[Start]
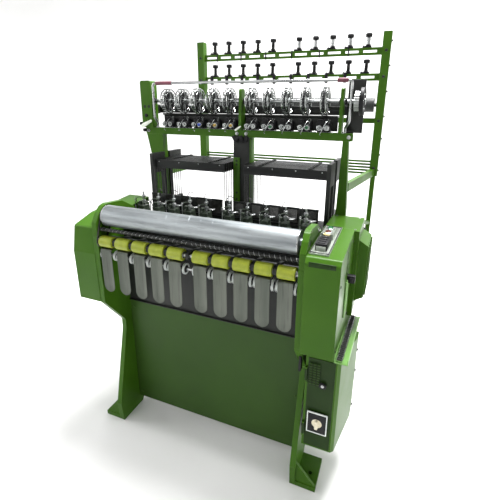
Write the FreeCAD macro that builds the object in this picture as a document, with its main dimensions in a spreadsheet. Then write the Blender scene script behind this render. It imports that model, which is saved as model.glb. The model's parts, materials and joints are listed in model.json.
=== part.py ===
import FreeCAD, Part
import Sketcher
import math
import os
import re

# Ten-head narrow-fabric needle loom, in millimetres.
# +Z is up, +X is the machine's right seen from its front, +Y points to its back.
# The origin is on the floor, in the middle of the four foot bolts.
# Depths are counted back from the axis of the fabric delivery rollers and then
# shifted by front_y, so every "depth" below is a distance behind that axis.
# A number in SIZES is set by itself. A text there is worked out from other sizes.

HEADS_PER_SIDE = 5
HEALD_SHAFTS = 12
WHEEL_WINDOWS = 7

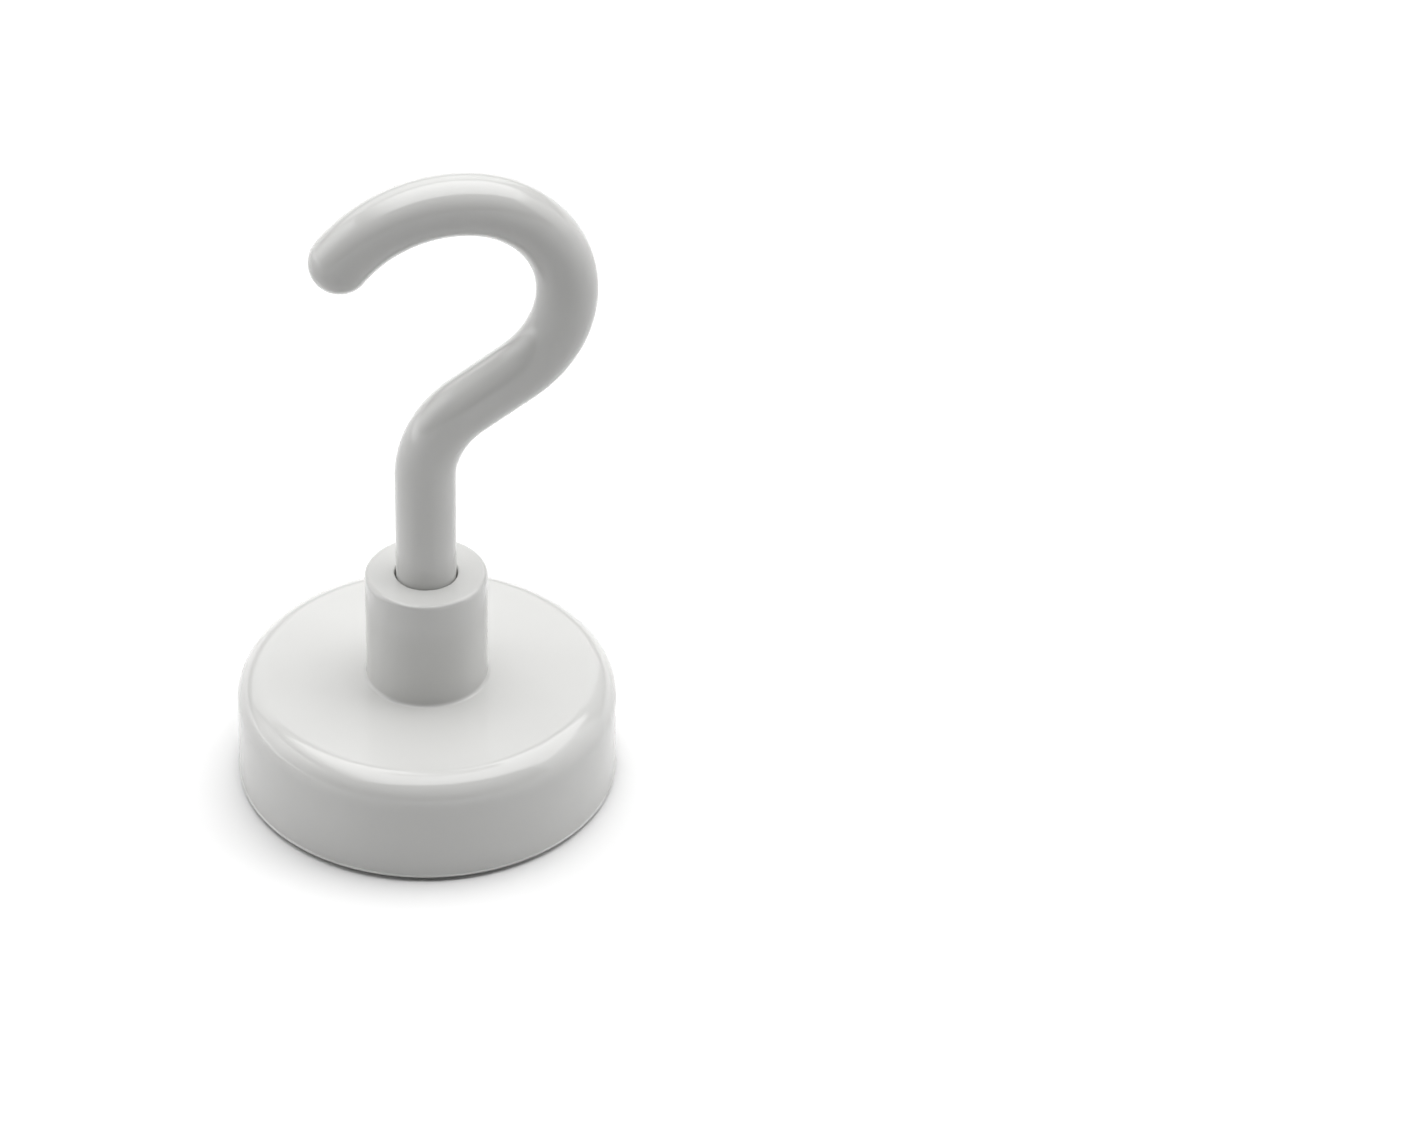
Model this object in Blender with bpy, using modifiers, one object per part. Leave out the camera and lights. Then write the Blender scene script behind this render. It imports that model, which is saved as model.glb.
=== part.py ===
"""Magnetic hook: a pot magnet with a threaded boss on its back and a screw-in question-mark hook.

Units are metres, +Z is up. The origin is the centre of the magnet face, and the hook lies in the XZ plane.
Every turned piece is a half section, drawn as corners with roundings and swept round the Z axis.
"""

import math

import bmesh
import bpy
from mathutils import Vector

MM = 0.001

# Pot, a pressed steel cup with its open side down
POT_DIAMETER = 25.0 * MM
POT_HEIGHT = 7.3 * MM
POT_WALL = 1.05 * MM
POT_FLOOR = 1.8 * MM
POT_TOP_ROUND = 1.95 * MM
POT_RIM_ROUND = 0.2 * MM
POT_INSIDE_ROUND = 0.5 * MM

# What fills the cup, from the magnet face inwards
PAD_PROUD = 0.25 * MM
PAD_THICKNESS = 0.95 * MM
PAD_EDGE_ROUND = 0.15 * MM
GROOVE_WIDTH = 0.85 * MM
FILM_THICKNESS = 0.15 * MM
FILM_INSET = 0.3 * MM
MAGNET_INSET = 0.1 * MM
MAGNET_EDGE_ROUND = 0.3 * MM
GLUE_THICKNESS = 0.15 * MM
GLUE_INSET = 0.6 * MM
RESIN_RECESS = 0.06 * MM
RESIN_DISH = 0.4 * MM

# Hook, a round rod bent in one plane
ROD_DIAMETER = 3.94 * MM
SHANK_LENGTH = 7.6 * MM
NECK_RADIUS = 6.1 * MM
NECK_ANGLE = math.radians(56.5)
NECK_RUN = 3.95 * MM
BOW_RADIUS = 6.95 * MM
BOW_ANGLE = math.radians(137.0)
LIP_RADIUS = 9.1 * MM
LIP_ANGLE = math.radians(60.6)
TIP_FLAT_SHARE = 0.12

# Boss, a turned bush with a spigot that is swaged into the cup's floor
BOSS_DIAMETER = 8.0 * MM
BOSS_HEIGHT = 8.0 * MM
BOSS_TOP_ROUND = 0.25 * MM
BORE_DEPTH = 7.3 * MM
DRILL_POINT = 0.6 * MM
MOUTH_DEPTH = 1.2 * MM
MOUTH_ROUND = 0.1 * MM
SPIGOT_DIAMETER = 5.0 * MM
SWAGE_WIDTH = 0.9 * MM

# Thread, drawn as rings, which let the hook turn without climbing
THREAD_PITCH = 0.7 * MM
THREAD_DEPTH = 0.4 * MM
THREAD_RELIEF = 0.05 * MM
THREAD_START = 0.5 * MM

# Clearances
MOUTH_CLEARANCE = 0.13 * MM
THREAD_CLEARANCE = 0.1 * MM
THREAD_END_CLEARANCE = 0.3 * MM
SHOULDER_CLEARANCE = 0.15 * MM
SPIGOT_CLEARANCE = 0.05 * MM
RESIN_CLEARANCE = 0.05 * MM
SEAT_CLEARANCE = 0.02 * MM

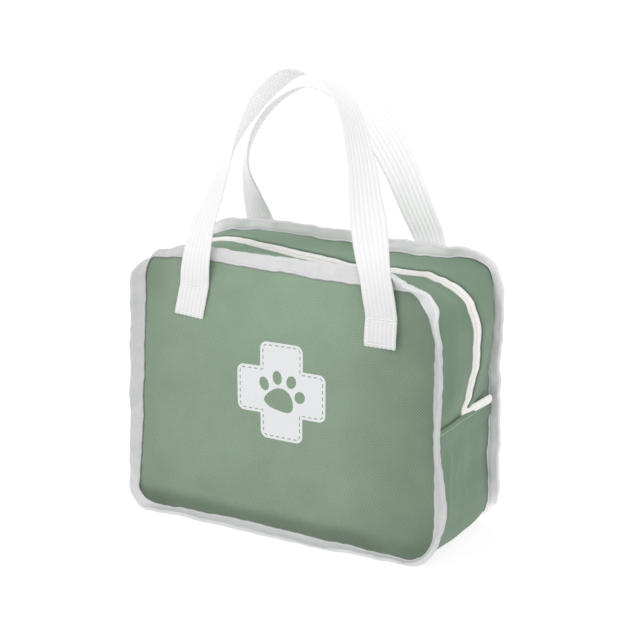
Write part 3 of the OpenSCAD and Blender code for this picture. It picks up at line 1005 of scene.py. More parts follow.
def make_panel(name, seam, crown, light, material, marks=(), spacing=3.1):
    """A panel: its outline lies under the binding, and its two faces follow the crown. marks are closed lines that
    the mesh keeps as edges."""
    p = places(steps=[int(round(k * 0.8)) for k in STEPS])
    S, N, _ = seam.frame(p)
    loops, rings = [], []
    for off in (2.6, 0.6, -0.6, -2.2, -4.6):
        rings.append(S[:, [0, 2]] + N[:, [0, 2]] * off)
    pts = [rings[0]]
    edges, count = [], 0
    n = len(rings[0])
    edges += [(k, (k + 1) % n) for k in range(n)]
    count = n
    for r in rings[1:]:
        pts.append(r)
        edges += [(count + k, count + (k + 1) % n) for k in range(n)]
        count += n
    mark_pts = np.concatenate(marks) if len(marks) else np.zeros((0, 2))
    for loop in marks:
        m = len(loop)
        pts.append(loop)
        edges += [(count + k, count + (k + 1) % m) for k in range(m)]
        count += m
    gx = np.arange(-SEAM_X, SEAM_X, spacing)
    gz = np.arange(SEAM_LOW, SEAM_TOP, spacing * 0.866)
    grid = np.array([(x + (spacing / 2 if k % 2 else 0), z) for k, z in enumerate(gz) for x in gx])
    inner = S[:, [0, 2]] - N[:, [0, 2]] * 6.6
    grid = grid[inside_loop(grid, inner)]
    if len(mark_pts):
        keep = np.ones(len(grid), bool)
        for k in range(0, len(grid), 500):
            d = ((grid[k : k + 500, None] - mark_pts[None]) ** 2).sum(-1).min(1)
            keep[k : k + 500] = d > (0.45 * spacing) ** 2
        grid = grid[keep]
    pts.append(grid)
    flat = np.concatenate(pts)
    v, _, f, _, _, _ = delaunay_2d_cdt([Vector(q) for q in flat], edges, [], 1, 1e-4)
    v = np.array([tuple(q) for q in v])
    f = [tuple(t) for t in f if len(t) == 3]
    tri = np.array(f)
    centre = v[tri].mean(1)
    keep = inside_loop(centre, rings[0])
    tri, centre = tri[keep], centre[keep]
    area = np.cross(v[tri[:, 1]] - v[tri[:, 0]], v[tri[:, 2]] - v[tri[:, 0]])
    tri = tri[np.abs(area) > 1e-7]
    centre = v[tri].mean(1)
    area = np.cross(v[tri[:, 1]] - v[tri[:, 0]], v[tri[:, 2]] - v[tri[:, 0]])
    tri[area < 0] = tri[area < 0][:, ::-1]
    used, tri = np.unique(tri, return_inverse=True)
    tri = tri.reshape(-1, 3)
    v = v[used]
    outer = panel_point(seam, crown, v, 0.0)
    under = panel_point(seam, crown, v, CANVAS)
    ink = np.zeros(len(tri), bool)
    if len(marks):
        ink = inside_loop(centre, marks[0])
        for loop in marks[1:]:
            ink &= ~inside_loop(centre, loop)
    m = len(v)
    front = tri if seam.side < 0 else tri[:, ::-1]
    back = front[:, ::-1] + m
    # rim
    e = np.concatenate([front[:, [0, 1]], front[:, [1, 2]], front[:, [2, 0]]])
    key = {tuple(x) for x in e.tolist()}
    border = [x for x in key if (x[1], x[0]) not in key]
    rim = []
    for a, b in border:
        rim += [(b, a, a + m), (b, a + m, b + m)]
    faces = np.concatenate([front, back, np.array(rim)])
    slots = np.concatenate([ink.astype(int), np.zeros(len(back) + len(rim), int)])
    uvp = np.concatenate([v, v])
    uvs = uvp[faces.ravel()]
    tone = light(v[:, 0], v[:, 1])
    ob = add_object(name, np.concatenate([outer, under]), faces, uvs, material, slots, tone=np.concatenate([tone, tone]))
    return outward(ob)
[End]
YOUR INSTRUCTIONS
Make an exact copy of all the data.

EXERCISE OUTPUT
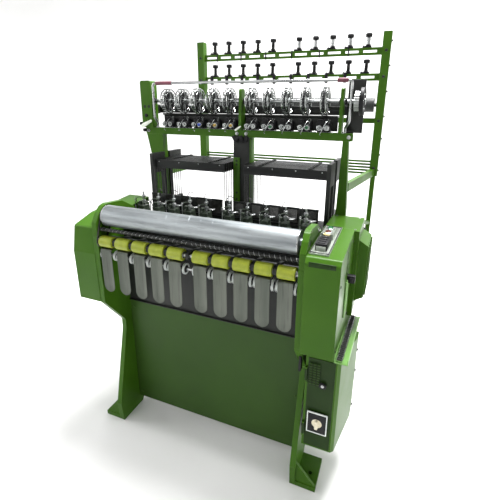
Write the FreeCAD macro that builds the object in this picture as a document, with its main dimensions in a spreadsheet. Then write the Blender scene script behind this render. It imports that model, which is saved as model.glb. The model's parts, materials and joints are listed in model.json.
=== part.py ===
import FreeCAD, Part
import Sketcher
import math
import os
import re

# Ten-head narrow-fabric needle loom, in millimetres.
# +Z is up, +X is the machine's right seen from its front, +Y points to its back.
# The origin is on the floor, in the middle of the four foot bolts.
# Depths are counted back from the axis of the fabric delivery rollers and then
# shifted by front_y, so every "depth" below is a distance behind that axis.
# A number in SIZES is set by itself. A text there is worked out from other sizes.

HEADS_PER_SIDE = 5
HEALD_SHAFTS = 12
WHEEL_WINDOWS = 7

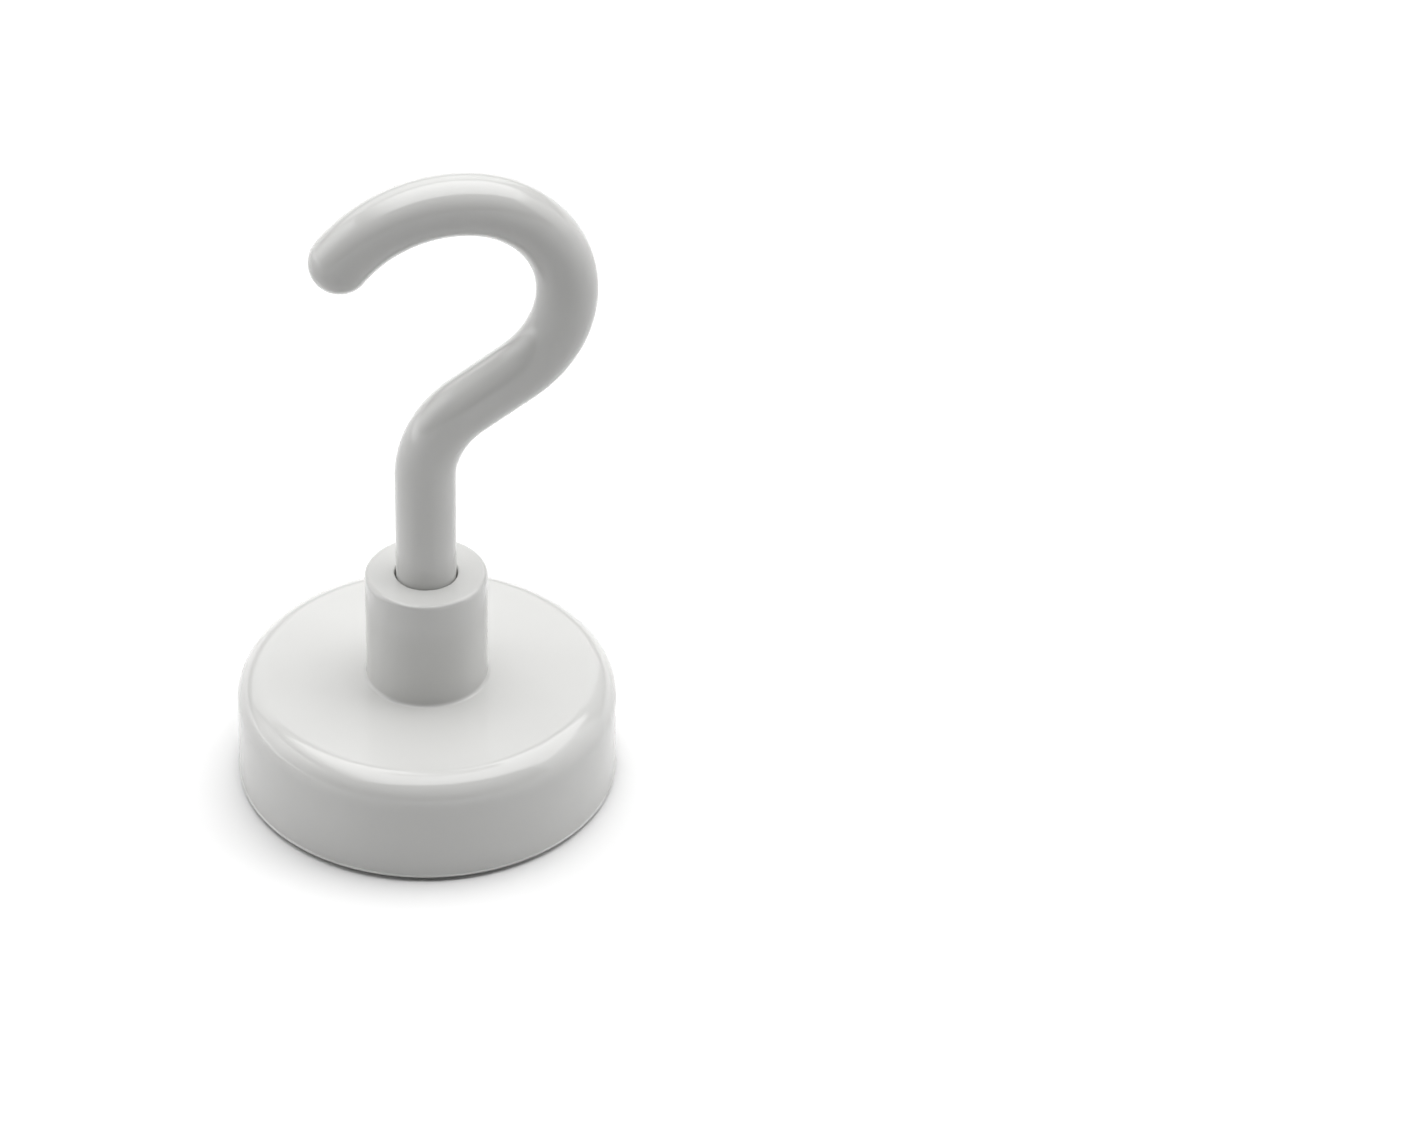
Model this object in Blender with bpy, using modifiers, one object per part. Leave out the camera and lights. Then write the Blender scene script behind this render. It imports that model, which is saved as model.glb.
=== part.py ===
"""Magnetic hook: a pot magnet with a threaded boss on its back and a screw-in question-mark hook.

Units are metres, +Z is up. The origin is the centre of the magnet face, and the hook lies in the XZ plane.
Every turned piece is a half section, drawn as corners with roundings and swept round the Z axis.
"""

import math

import bmesh
import bpy
from mathutils import Vector

MM = 0.001

# Pot, a pressed steel cup with its open side down
POT_DIAMETER = 25.0 * MM
POT_HEIGHT = 7.3 * MM
POT_WALL = 1.05 * MM
POT_FLOOR = 1.8 * MM
POT_TOP_ROUND = 1.95 * MM
POT_RIM_ROUND = 0.2 * MM
POT_INSIDE_ROUND = 0.5 * MM

# What fills the cup, from the magnet face inwards
PAD_PROUD = 0.25 * MM
PAD_THICKNESS = 0.95 * MM
PAD_EDGE_ROUND = 0.15 * MM
GROOVE_WIDTH = 0.85 * MM
FILM_THICKNESS = 0.15 * MM
FILM_INSET = 0.3 * MM
MAGNET_INSET = 0.1 * MM
MAGNET_EDGE_ROUND = 0.3 * MM
GLUE_THICKNESS = 0.15 * MM
GLUE_INSET = 0.6 * MM
RESIN_RECESS = 0.06 * MM
RESIN_DISH = 0.4 * MM

# Hook, a round rod bent in one plane
ROD_DIAMETER = 3.94 * MM
SHANK_LENGTH = 7.6 * MM
NECK_RADIUS = 6.1 * MM
NECK_ANGLE = math.radians(56.5)
NECK_RUN = 3.95 * MM
BOW_RADIUS = 6.95 * MM
BOW_ANGLE = math.radians(137.0)
LIP_RADIUS = 9.1 * MM
LIP_ANGLE = math.radians(60.6)
TIP_FLAT_SHARE = 0.12

# Boss, a turned bush with a spigot that is swaged into the cup's floor
BOSS_DIAMETER = 8.0 * MM
BOSS_HEIGHT = 8.0 * MM
BOSS_TOP_ROUND = 0.25 * MM
BORE_DEPTH = 7.3 * MM
DRILL_POINT = 0.6 * MM
MOUTH_DEPTH = 1.2 * MM
MOUTH_ROUND = 0.1 * MM
SPIGOT_DIAMETER = 5.0 * MM
SWAGE_WIDTH = 0.9 * MM

# Thread, drawn as rings, which let the hook turn without climbing
THREAD_PITCH = 0.7 * MM
THREAD_DEPTH = 0.4 * MM
THREAD_RELIEF = 0.05 * MM
THREAD_START = 0.5 * MM

# Clearances
MOUTH_CLEARANCE = 0.13 * MM
THREAD_CLEARANCE = 0.1 * MM
THREAD_END_CLEARANCE = 0.3 * MM
SHOULDER_CLEARANCE = 0.15 * MM
SPIGOT_CLEARANCE = 0.05 * MM
RESIN_CLEARANCE = 0.05 * MM
SEAT_CLEARANCE = 0.02 * MM

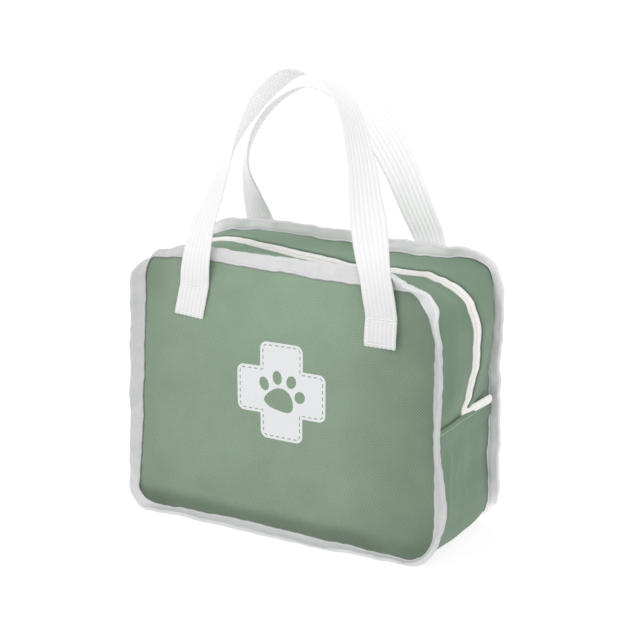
Write part 3 of the OpenSCAD and Blender code for this picture. It picks up at line 1005 of scene.py. More parts follow.
def make_panel(name, seam, crown, light, material, marks=(), spacing=3.1):
    """A panel: its outline lies under the binding, and its two faces follow the crown. marks are closed lines that
    the mesh keeps as edges."""
    p = places(steps=[int(round(k * 0.8)) for k in STEPS])
    S, N, _ = seam.frame(p)
    loops, rings = [], []
    for off in (2.6, 0.6, -0.6, -2.2, -4.6):
        rings.append(S[:, [0, 2]] + N[:, [0, 2]] * off)
    pts = [rings[0]]
    edges, count = [], 0
    n = len(rings[0])
    edges += [(k, (k + 1) % n) for k in range(n)]
    count = n
    for r in rings[1:]:
        pts.append(r)
        edges += [(count + k, count + (k + 1) % n) for k in range(n)]
        count += n
    mark_pts = np.concatenate(marks) if len(marks) else np.zeros((0, 2))
    for loop in marks:
        m = len(loop)
        pts.append(loop)
        edges += [(count + k, count + (k + 1) % m) for k in range(m)]
        count += m
    gx = np.arange(-SEAM_X, SEAM_X, spacing)
    gz = np.arange(SEAM_LOW, SEAM_TOP, spacing * 0.866)
    grid = np.array([(x + (spacing / 2 if k % 2 else 0), z) for k, z in enumerate(gz) for x in gx])
    inner = S[:, [0, 2]] - N[:, [0, 2]] * 6.6
    grid = grid[inside_loop(grid, inner)]
    if len(mark_pts):
        keep = np.ones(len(grid), bool)
        for k in range(0, len(grid), 500):
            d = ((grid[k : k + 500, None] - mark_pts[None]) ** 2).sum(-1).min(1)
            keep[k : k + 500] = d > (0.45 * spacing) ** 2
        grid = grid[keep]
    pts.append(grid)
    flat = np.concatenate(pts)
    v, _, f, _, _, _ = delaunay_2d_cdt([Vector(q) for q in flat], edges, [], 1, 1e-4)
    v = np.array([tuple(q) for q in v])
    f = [tuple(t) for t in f if len(t) == 3]
    tri = np.array(f)
    centre = v[tri].mean(1)
    keep = inside_loop(centre, rings[0])
    tri, centre = tri[keep], centre[keep]
    area = np.cross(v[tri[:, 1]] - v[tri[:, 0]], v[tri[:, 2]] - v[tri[:, 0]])
    tri = tri[np.abs(area) > 1e-7]
    centre = v[tri].mean(1)
    area = np.cross(v[tri[:, 1]] - v[tri[:, 0]], v[tri[:, 2]] - v[tri[:, 0]])
    tri[area < 0] = tri[area < 0][:, ::-1]
    used, tri = np.unique(tri, return_inverse=True)
    tri = tri.reshape(-1, 3)
    v = v[used]
    outer = panel_point(seam, crown, v, 0.0)
    under = panel_point(seam, crown, v, CANVAS)
    ink = np.zeros(len(tri), bool)
    if len(marks):
        ink = inside_loop(centre, marks[0])
        for loop in marks[1:]:
            ink &= ~inside_loop(centre, loop)
    m = len(v)
    front = tri if seam.side < 0 else tri[:, ::-1]
    back = front[:, ::-1] + m
    # rim
    e = np.concatenate([front[:, [0, 1]], front[:, [1, 2]], front[:, [2, 0]]])
    key = {tuple(x) for x in e.tolist()}
    border = [x for x in key if (x[1], x[0]) not in key]
    rim = []
    for a, b in border:
        rim += [(b, a, a + m), (b, a + m, b + m)]
    faces = np.concatenate([front, back, np.array(rim)])
    slots = np.concatenate([ink.astype(int), np.zeros(len(back) + len(rim), int)])
    uvp = np.concatenate([v, v])
    uvs = uvp[faces.ravel()]
    tone = light(v[:, 0], v[:, 1])
    ob = add_object(name, np.concatenate([outer, under]), faces, uvs, material, slots, tone=np.concatenate([tone, tone]))
    return outward(ob)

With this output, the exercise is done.